Weaknesses: While the paper's contributions feel pretty strong and it is generally clearly written, some of the math is difficult to follow. In particular, I was not very clear about the disturbance action policy and how generic its reach is, in terms of parametrizing any linear control problem. A separate specific concern was about the evaluation of noise w_t in line 6 of algorithm 1. How is this noise being used in the subsequent updates? Also given the condition in line 8, the updates in lines 9-12 get iterated only a certain number of times in expectation. I missed the connection of how this rolls into the regret rate.

Correctness: I did not go through the math in great detail. In particular, I didn't verify Theorem 9- Lemma 12 at all. The ones prior to that look largely correct.

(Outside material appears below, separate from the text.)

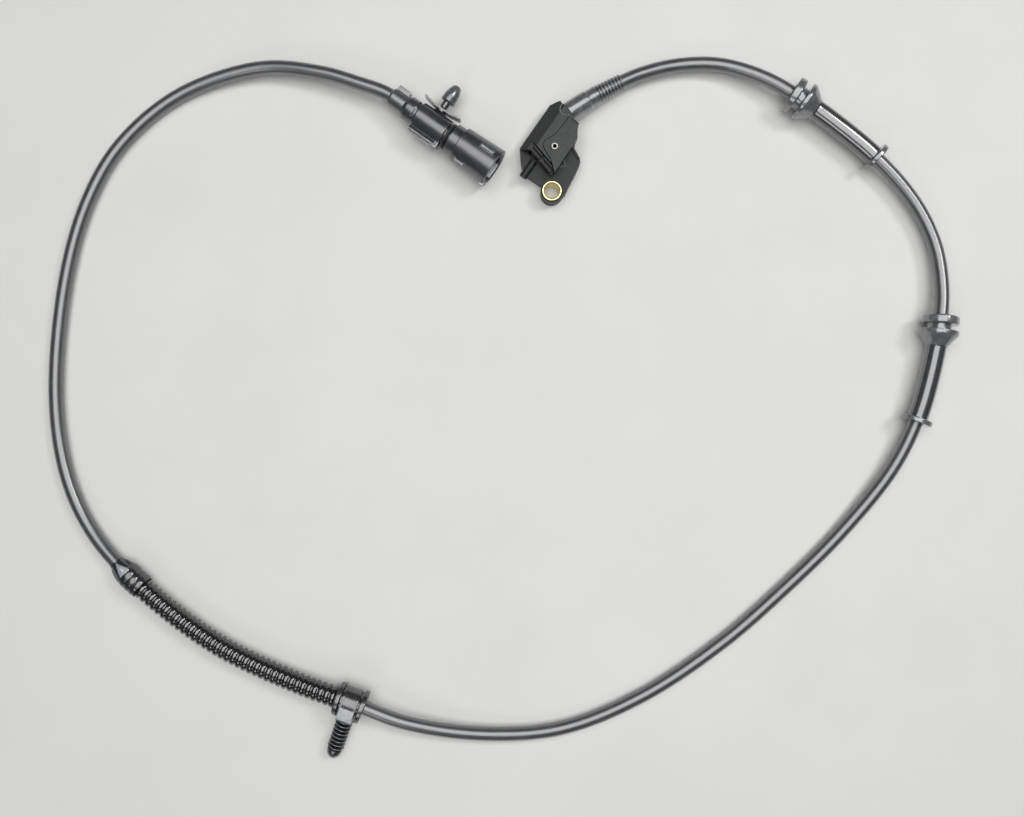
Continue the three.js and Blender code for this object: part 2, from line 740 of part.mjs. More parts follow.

Clarity: The general idea in the paper is reasonably well described. However given that the main body of the paper is related to new results in bandit feedback problems in linear control, it would be worthwhile to call out which parts of the paper are absolutely novel right at the beginning. These assertions are described throughout the paper and readers might miss out on the main novel contributions unless they go through it in great detail.

Relation to Prior Work: Yes, the first section explains it in reasonable detail. But please refer to the comment above.

Reproducibility: Yes

Additional Feedback: I have read the authors feedback and would like to stick to the score.